Aim
From the data that follows, print exactly the lines starting at the one containing "make_face()" and ending at the one containing "bpy.context.view_layer.update()"; include both of them and nothing more.
═══ Collected material ═══
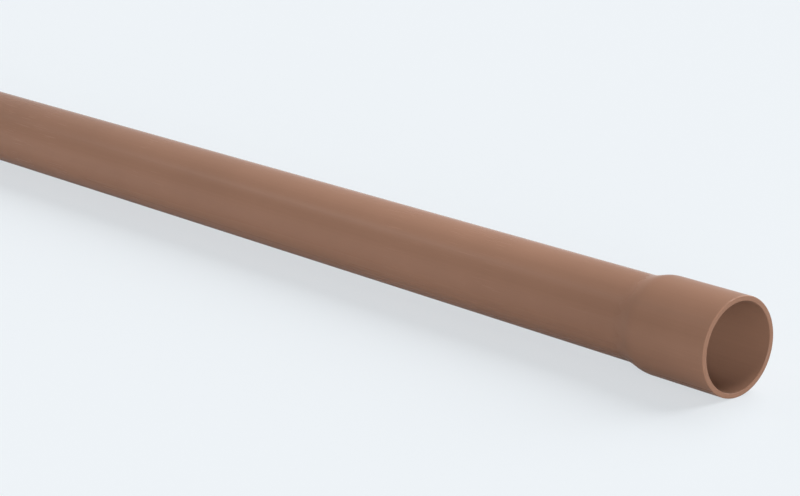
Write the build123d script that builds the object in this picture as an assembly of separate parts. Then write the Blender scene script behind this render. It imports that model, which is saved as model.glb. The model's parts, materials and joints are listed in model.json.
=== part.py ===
from build123d import *
import os
from math import radians, tan

# Water pipe of rigid PVC, lying on its side: one extruded tube with a socket formed on one end.
# Millimetres. X runs along the pipe and out of the socket's mouth, Z is up,
# and the origin is the centre of the mouth.

# Barrel, the plain tube that makes up nearly all of the length.
pipe_outside = 50.0
pipe_wall = 3.0
pipe_length = 3000.0  # overall, socket included

# Socket, where the next pipe's end is cemented in.
socket_clearance = 0.4  # on the diameter, round a pipe of the same outside size
socket_wall = 2.95  # a little under the barrel's wall, because the socket is stretched over a mandrel
socket_depth = 51.0  # parallel part, from the mouth to where the wall starts to bend

# Shoulder, the cone that carries the wall from the socket down to the barrel.
shoulder_angle = 15.0  # degrees, between the cone and the pipe's axis
crown_bend = 21.0  # radius inside the wall, where the socket bends into the cone
neck_bend = 30.0  # radius outside the wall, where the cone bends into the barrel

# Mouth, the trimmed end of the socket.
lip_round = 0.8  # outer edge
lead_in = 0.3  # bevel on the inner edge, as wide as it is deep

# Spigot, the plain end that goes into the next pipe's socket.
spigot_bevel_angle = 15.0  # degrees, against the pipe's axis
spigot_bevel_depth = 1.0  # how much of the wall the bevel takes off, across the wall
bore_break = 0.3  # the cut's inner edge, as wide as it is deep

# Radii that follow from the sizes above.
barrel_radius = pipe_outside / 2
bore_radius = barrel_radius - pipe_wall
socket_bore_radius = (pipe_outside + socket_clearance) / 2
socket_radius = socket_bore_radius + socket_wall


def cone_corner(bend, angle):
    """Distance from where a bend starts to the corner that its two straight sides would make."""
    return bend * tan(radians(angle / 2))


def shoulder_corners(large_radius, small_radius, first_bend):
    """Distances from the mouth to the two corners of one side of the shoulder's wall."""
    large_corner = socket_depth + cone_corner(first_bend, shoulder_angle)
    small_corner = large_corner + (large_radius - small_radius) / tan(radians(shoulder_angle))
    return large_corner, small_corner


def wall_outline():
    """The wall's section on one side of the axis, as corners with the radius that rounds each one."""
    outer_crown = crown_bend + socket_wall
    inner_neck = neck_bend + pipe_wall
    outer_large, outer_small = shoulder_corners(socket_radius, barrel_radius, outer_crown)
    inner_large, inner_small = shoulder_corners(socket_bore_radius, bore_radius, crown_bend)
    bevel_length = spigot_bevel_depth / tan(radians(spigot_bevel_angle))
    return [
        ((0, socket_bore_radius + lead_in), 0),
        ((0, socket_radius), lip_round),
        ((-outer_large, socket_radius), outer_crown),
        ((-outer_small, barrel_radius), neck_bend),
        ((bevel_length - pipe_length, barrel_radius), 0),
        ((-pipe_length, barrel_radius - spigot_bevel_depth), 0),
        ((-pipe_length, bore_radius + bore_break), 0),
        ((bore_break - pipe_length, bore_radius), 0),
        ((-inner_small, bore_radius), inner_neck),
        ((-inner_large, socket_bore_radius), crown_bend),
        ((-lead_in, socket_bore_radius), 0),
    ]


def socketed_pipe():
    """The section turned about the pipe's axis."""
    corners, bends = zip(*wall_outline())
    with BuildPart() as pipe:
        with BuildSketch(Plane.XZ):
            with BuildLine():
                FilletPolyline(*corners, radius=bends, close=True)
            make_face()
        revolve(axis=Axis.X)
    return pipe.part


os.makedirs("parts", exist_ok=True)
export_step(socketed_pipe(), "parts/socketed_pipe.step")
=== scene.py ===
import json
from math import cos, pi, radians, sin, tan

import bpy
import numpy as np
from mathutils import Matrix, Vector


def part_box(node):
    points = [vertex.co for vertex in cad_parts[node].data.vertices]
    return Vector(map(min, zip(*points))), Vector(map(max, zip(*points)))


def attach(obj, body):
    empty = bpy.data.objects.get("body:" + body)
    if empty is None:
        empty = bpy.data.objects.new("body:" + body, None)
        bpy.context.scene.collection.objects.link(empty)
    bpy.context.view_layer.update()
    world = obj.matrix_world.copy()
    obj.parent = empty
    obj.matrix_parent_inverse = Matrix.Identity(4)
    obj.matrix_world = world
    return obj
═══
The output
            make_face()
        revolve(axis=Axis.X)
    return pipe.part


os.makedirs("parts", exist_ok=True)
export_step(socketed_pipe(), "parts/socketed_pipe.step")
=== scene.py ===
import json
from math import cos, pi, radians, sin, tan

import bpy
import numpy as np
from mathutils import Matrix, Vector


def part_box(node):
    points = [vertex.co for vertex in cad_parts[node].data.vertices]
    return Vector(map(min, zip(*points))), Vector(map(max, zip(*points)))


def attach(obj, body):
    empty = bpy.data.objects.get("body:" + body)
    if empty is None:
        empty = bpy.data.objects.new("body:" + body, None)
        bpy.context.scene.collection.objects.link(empty)
    bpy.context.view_layer.update()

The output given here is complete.